■ **AIM OF THE TASK**
Return verbatim the run of lines that opens with the line holding "right side seam" and closes with the last line of the records.

Object modeling scripts
--- BEGIN ---
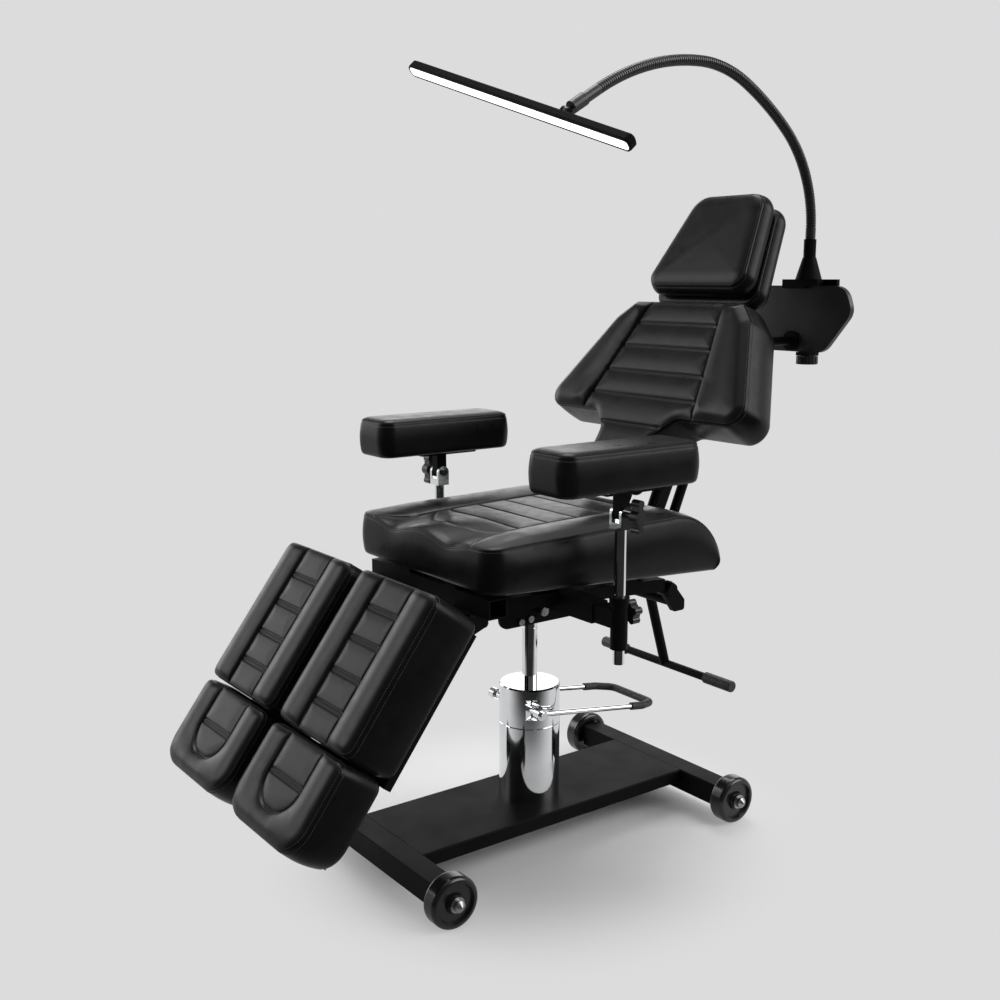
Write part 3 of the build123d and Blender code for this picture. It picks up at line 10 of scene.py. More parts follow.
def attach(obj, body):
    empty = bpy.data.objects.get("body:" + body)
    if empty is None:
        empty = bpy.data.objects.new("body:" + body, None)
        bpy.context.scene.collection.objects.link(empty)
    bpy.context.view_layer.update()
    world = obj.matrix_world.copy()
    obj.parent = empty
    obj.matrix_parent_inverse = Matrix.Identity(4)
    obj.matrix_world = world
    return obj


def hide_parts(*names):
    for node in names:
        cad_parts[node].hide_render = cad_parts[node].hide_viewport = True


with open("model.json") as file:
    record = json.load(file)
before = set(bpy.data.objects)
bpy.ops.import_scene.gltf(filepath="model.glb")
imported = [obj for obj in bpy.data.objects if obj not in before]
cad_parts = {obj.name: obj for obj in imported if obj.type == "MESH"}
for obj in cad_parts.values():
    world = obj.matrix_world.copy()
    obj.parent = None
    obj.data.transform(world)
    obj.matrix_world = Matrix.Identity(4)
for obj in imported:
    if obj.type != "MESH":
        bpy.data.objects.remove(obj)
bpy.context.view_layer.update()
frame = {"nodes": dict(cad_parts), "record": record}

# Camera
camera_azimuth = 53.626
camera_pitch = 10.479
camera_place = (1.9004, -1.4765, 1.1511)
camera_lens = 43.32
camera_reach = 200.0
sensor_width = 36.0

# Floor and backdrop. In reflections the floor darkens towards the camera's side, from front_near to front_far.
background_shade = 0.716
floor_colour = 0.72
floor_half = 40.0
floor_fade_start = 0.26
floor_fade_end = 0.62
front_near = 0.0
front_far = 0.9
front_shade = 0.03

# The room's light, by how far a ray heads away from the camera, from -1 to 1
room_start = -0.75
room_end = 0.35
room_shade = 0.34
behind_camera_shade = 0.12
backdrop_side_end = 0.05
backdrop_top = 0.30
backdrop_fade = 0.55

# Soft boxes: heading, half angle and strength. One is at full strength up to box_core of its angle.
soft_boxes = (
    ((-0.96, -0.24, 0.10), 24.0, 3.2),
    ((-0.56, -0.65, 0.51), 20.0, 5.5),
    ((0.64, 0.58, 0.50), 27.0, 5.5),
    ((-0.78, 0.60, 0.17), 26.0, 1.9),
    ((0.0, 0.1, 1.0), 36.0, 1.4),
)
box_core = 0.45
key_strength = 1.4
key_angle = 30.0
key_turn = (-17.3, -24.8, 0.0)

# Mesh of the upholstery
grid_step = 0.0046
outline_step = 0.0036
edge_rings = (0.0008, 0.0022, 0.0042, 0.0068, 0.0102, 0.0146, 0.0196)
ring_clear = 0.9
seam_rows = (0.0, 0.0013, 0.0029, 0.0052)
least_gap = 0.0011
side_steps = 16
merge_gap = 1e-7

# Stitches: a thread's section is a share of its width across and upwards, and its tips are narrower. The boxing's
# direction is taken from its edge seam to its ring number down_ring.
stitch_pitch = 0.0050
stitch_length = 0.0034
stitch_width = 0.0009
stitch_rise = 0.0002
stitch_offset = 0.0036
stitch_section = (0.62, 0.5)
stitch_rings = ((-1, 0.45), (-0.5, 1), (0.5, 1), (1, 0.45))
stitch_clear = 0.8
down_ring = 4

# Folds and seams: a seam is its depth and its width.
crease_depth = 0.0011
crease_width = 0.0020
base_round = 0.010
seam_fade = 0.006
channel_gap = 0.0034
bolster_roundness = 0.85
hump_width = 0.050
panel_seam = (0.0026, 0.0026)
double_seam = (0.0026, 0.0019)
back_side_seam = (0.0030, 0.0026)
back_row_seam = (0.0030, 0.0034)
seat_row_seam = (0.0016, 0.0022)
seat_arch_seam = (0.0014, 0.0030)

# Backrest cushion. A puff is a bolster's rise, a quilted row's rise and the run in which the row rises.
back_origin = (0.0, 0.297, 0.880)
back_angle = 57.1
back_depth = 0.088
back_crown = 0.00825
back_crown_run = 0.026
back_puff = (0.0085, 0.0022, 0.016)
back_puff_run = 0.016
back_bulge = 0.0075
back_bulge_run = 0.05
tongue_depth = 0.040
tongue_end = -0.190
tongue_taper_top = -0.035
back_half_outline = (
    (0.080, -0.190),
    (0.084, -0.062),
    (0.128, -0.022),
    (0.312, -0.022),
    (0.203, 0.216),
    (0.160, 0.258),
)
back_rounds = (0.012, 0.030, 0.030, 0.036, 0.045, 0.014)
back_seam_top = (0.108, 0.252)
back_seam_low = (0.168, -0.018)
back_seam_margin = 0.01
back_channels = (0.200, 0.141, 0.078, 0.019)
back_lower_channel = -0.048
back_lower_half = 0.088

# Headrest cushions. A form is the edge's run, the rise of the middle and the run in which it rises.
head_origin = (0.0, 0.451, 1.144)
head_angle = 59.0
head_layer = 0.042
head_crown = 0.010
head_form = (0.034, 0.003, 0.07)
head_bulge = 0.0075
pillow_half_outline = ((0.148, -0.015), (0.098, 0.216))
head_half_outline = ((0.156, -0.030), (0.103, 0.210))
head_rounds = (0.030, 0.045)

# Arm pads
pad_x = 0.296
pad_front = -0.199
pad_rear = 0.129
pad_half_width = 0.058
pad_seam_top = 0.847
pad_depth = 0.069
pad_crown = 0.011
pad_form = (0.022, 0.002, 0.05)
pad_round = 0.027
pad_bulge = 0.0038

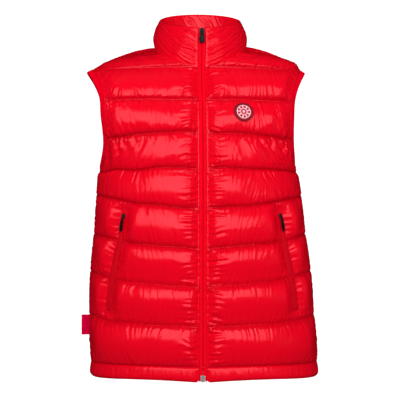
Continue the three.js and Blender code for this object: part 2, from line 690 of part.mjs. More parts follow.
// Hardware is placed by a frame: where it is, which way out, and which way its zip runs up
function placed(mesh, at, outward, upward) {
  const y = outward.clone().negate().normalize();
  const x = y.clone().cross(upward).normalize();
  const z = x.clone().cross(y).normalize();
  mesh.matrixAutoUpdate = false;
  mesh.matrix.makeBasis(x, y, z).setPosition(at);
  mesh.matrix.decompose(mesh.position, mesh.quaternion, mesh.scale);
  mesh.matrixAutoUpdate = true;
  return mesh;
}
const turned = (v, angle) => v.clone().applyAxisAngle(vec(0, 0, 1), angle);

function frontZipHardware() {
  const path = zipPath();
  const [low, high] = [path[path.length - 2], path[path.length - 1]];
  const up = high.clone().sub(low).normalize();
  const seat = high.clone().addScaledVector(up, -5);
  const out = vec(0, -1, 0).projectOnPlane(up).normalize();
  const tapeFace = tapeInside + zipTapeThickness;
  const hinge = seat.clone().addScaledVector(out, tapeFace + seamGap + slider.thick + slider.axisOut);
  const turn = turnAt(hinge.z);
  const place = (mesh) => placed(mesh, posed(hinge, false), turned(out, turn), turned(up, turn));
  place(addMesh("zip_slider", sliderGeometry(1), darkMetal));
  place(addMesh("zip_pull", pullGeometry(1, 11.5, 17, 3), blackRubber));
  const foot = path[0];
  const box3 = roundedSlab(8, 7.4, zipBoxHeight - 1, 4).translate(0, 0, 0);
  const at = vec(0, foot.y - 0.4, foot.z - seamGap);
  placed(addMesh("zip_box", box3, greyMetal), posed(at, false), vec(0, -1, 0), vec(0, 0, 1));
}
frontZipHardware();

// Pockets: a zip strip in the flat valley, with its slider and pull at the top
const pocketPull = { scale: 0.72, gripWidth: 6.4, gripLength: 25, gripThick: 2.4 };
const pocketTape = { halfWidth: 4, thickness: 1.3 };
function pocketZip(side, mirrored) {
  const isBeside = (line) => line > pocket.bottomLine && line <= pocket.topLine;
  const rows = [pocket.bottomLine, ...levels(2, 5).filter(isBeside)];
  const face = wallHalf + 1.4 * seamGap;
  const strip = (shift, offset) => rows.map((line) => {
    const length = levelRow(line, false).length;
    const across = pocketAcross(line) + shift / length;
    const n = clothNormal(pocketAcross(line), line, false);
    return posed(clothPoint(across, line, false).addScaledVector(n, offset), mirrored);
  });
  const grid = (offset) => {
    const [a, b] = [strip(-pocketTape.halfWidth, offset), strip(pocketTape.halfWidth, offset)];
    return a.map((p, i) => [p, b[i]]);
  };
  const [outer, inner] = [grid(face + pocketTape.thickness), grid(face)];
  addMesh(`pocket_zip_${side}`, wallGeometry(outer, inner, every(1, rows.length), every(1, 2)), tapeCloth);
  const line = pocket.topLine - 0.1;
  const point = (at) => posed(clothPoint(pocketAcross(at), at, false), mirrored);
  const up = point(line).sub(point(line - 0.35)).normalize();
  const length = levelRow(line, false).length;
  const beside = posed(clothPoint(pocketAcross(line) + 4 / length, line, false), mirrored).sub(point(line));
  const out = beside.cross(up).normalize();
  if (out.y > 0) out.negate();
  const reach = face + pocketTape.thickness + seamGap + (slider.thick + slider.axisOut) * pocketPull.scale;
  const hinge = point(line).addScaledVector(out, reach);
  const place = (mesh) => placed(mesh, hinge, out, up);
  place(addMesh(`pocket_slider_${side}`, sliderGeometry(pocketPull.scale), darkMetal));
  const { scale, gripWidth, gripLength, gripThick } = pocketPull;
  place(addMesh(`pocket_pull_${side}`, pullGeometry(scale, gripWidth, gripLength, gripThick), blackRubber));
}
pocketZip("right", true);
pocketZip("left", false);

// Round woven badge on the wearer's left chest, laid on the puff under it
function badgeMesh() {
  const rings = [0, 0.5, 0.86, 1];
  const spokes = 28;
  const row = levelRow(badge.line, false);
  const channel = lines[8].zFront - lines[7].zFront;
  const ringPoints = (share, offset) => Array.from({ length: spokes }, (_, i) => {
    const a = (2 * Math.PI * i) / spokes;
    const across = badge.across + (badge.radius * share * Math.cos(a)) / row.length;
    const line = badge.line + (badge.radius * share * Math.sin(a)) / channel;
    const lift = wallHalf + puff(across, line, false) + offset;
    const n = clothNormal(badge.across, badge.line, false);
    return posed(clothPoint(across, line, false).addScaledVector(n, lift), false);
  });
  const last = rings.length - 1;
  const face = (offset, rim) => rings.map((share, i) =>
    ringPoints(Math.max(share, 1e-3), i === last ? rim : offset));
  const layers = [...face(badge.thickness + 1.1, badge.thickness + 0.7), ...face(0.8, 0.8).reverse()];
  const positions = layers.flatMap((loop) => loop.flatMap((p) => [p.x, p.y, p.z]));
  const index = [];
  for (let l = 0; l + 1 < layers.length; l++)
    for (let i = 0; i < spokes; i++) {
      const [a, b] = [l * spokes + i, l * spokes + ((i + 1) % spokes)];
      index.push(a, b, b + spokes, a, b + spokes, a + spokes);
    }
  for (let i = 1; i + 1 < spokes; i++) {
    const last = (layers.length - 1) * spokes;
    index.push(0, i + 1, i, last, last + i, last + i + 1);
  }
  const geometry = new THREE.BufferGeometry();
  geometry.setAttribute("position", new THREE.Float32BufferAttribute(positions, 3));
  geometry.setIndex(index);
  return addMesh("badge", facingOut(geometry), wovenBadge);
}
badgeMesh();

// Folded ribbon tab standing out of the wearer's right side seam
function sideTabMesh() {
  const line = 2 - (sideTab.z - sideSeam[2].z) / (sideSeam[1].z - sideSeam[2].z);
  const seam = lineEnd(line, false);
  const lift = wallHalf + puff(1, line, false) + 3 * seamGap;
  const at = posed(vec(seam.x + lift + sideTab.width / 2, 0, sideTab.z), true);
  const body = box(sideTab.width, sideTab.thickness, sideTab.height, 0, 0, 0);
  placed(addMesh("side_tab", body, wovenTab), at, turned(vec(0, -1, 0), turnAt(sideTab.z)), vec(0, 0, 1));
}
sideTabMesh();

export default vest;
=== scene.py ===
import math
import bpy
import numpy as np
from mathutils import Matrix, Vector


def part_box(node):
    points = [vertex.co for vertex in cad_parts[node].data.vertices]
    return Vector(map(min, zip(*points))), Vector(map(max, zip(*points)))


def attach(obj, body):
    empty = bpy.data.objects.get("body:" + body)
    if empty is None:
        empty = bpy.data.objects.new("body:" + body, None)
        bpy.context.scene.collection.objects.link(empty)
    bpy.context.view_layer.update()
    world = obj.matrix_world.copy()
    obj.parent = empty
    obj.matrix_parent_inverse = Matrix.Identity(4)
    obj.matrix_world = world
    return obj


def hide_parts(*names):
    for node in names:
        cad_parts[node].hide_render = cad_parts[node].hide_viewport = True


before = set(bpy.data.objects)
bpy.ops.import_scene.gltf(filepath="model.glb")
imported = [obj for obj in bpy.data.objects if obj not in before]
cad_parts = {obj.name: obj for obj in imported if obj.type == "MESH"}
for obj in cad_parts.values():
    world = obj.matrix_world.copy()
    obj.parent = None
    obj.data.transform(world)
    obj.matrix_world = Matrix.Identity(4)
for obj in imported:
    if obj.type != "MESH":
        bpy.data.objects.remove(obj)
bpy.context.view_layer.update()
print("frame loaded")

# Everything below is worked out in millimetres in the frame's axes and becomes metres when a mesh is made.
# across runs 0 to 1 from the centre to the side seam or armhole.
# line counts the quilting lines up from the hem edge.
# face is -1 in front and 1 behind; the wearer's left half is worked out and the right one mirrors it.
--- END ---
■ **RESULT FOR THIS TASK**
// Folded ribbon tab standing out of the wearer's right side seam
function sideTabMesh() {
  const line = 2 - (sideTab.z - sideSeam[2].z) / (sideSeam[1].z - sideSeam[2].z);
  const seam = lineEnd(line, false);
  const lift = wallHalf + puff(1, line, false) + 3 * seamGap;
  const at = posed(vec(seam.x + lift + sideTab.width / 2, 0, sideTab.z), true);
  const body = box(sideTab.width, sideTab.thickness, sideTab.height, 0, 0, 0);
  placed(addMesh("side_tab", body, wovenTab), at, turned(vec(0, -1, 0), turnAt(sideTab.z)), vec(0, 0, 1));
}
sideTabMesh();

export default vest;
=== scene.py ===
import math
import bpy
import numpy as np
from mathutils import Matrix, Vector


def part_box(node):
    points = [vertex.co for vertex in cad_parts[node].data.vertices]
    return Vector(map(min, zip(*points))), Vector(map(max, zip(*points)))


def attach(obj, body):
    empty = bpy.data.objects.get("body:" + body)
    if empty is None:
        empty = bpy.data.objects.new("body:" + body, None)
        bpy.context.scene.collection.objects.link(empty)
    bpy.context.view_layer.update()
    world = obj.matrix_world.copy()
    obj.parent = empty
    obj.matrix_parent_inverse = Matrix.Identity(4)
    obj.matrix_world = world
    return obj


def hide_parts(*names):
    for node in names:
        cad_parts[node].hide_render = cad_parts[node].hide_viewport = True


before = set(bpy.data.objects)
bpy.ops.import_scene.gltf(filepath="model.glb")
imported = [obj for obj in bpy.data.objects if obj not in before]
cad_parts = {obj.name: obj for obj in imported if obj.type == "MESH"}
for obj in cad_parts.values():
    world = obj.matrix_world.copy()
    obj.parent = None
    obj.data.transform(world)
    obj.matrix_world = Matrix.Identity(4)
for obj in imported:
    if obj.type != "MESH":
        bpy.data.objects.remove(obj)
bpy.context.view_layer.update()
print("frame loaded")

# Everything below is worked out in millimetres in the frame's axes and becomes metres when a mesh is made.
# across runs 0 to 1 from the centre to the side seam or armhole.
# line counts the quilting lines up from the hem edge.
# face is -1 in front and 1 behind; the wearer's left half is worked out and the right one mirrors it.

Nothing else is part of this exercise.